_Exercise aim_
Repeat exactly, please, the lines that begin at the start of the listing and end at the line holding "return t * t * (3.0 - 2.0 * t)".

_Supplied data_
◇ ◇ ◇ ◇ ◇ ◇ ◇

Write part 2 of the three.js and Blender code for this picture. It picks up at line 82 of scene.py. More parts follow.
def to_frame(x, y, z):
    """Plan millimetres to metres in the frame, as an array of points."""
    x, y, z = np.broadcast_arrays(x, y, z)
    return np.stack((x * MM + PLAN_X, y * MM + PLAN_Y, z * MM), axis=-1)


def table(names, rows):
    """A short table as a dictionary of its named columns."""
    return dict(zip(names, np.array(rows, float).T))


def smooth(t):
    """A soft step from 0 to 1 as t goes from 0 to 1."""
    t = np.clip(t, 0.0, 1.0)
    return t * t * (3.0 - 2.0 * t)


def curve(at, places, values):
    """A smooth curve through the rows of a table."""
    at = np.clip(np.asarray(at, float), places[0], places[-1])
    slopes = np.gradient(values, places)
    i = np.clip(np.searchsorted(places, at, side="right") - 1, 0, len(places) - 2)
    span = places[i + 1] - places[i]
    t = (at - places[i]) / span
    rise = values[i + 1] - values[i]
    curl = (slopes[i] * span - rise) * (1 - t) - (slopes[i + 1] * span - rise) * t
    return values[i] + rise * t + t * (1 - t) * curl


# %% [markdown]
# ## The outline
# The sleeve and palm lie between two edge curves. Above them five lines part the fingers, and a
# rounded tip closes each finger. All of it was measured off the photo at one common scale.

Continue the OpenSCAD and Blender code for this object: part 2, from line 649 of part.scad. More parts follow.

◇ ◇ ◇ ◇ ◇ ◇ ◇

_Response to the exercise_
Write part 2 of the three.js and Blender code for this picture. It picks up at line 82 of scene.py. More parts follow.
def to_frame(x, y, z):
    """Plan millimetres to metres in the frame, as an array of points."""
    x, y, z = np.broadcast_arrays(x, y, z)
    return np.stack((x * MM + PLAN_X, y * MM + PLAN_Y, z * MM), axis=-1)


def table(names, rows):
    """A short table as a dictionary of its named columns."""
    return dict(zip(names, np.array(rows, float).T))


def smooth(t):
    """A soft step from 0 to 1 as t goes from 0 to 1."""
    t = np.clip(t, 0.0, 1.0)
    return t * t * (3.0 - 2.0 * t)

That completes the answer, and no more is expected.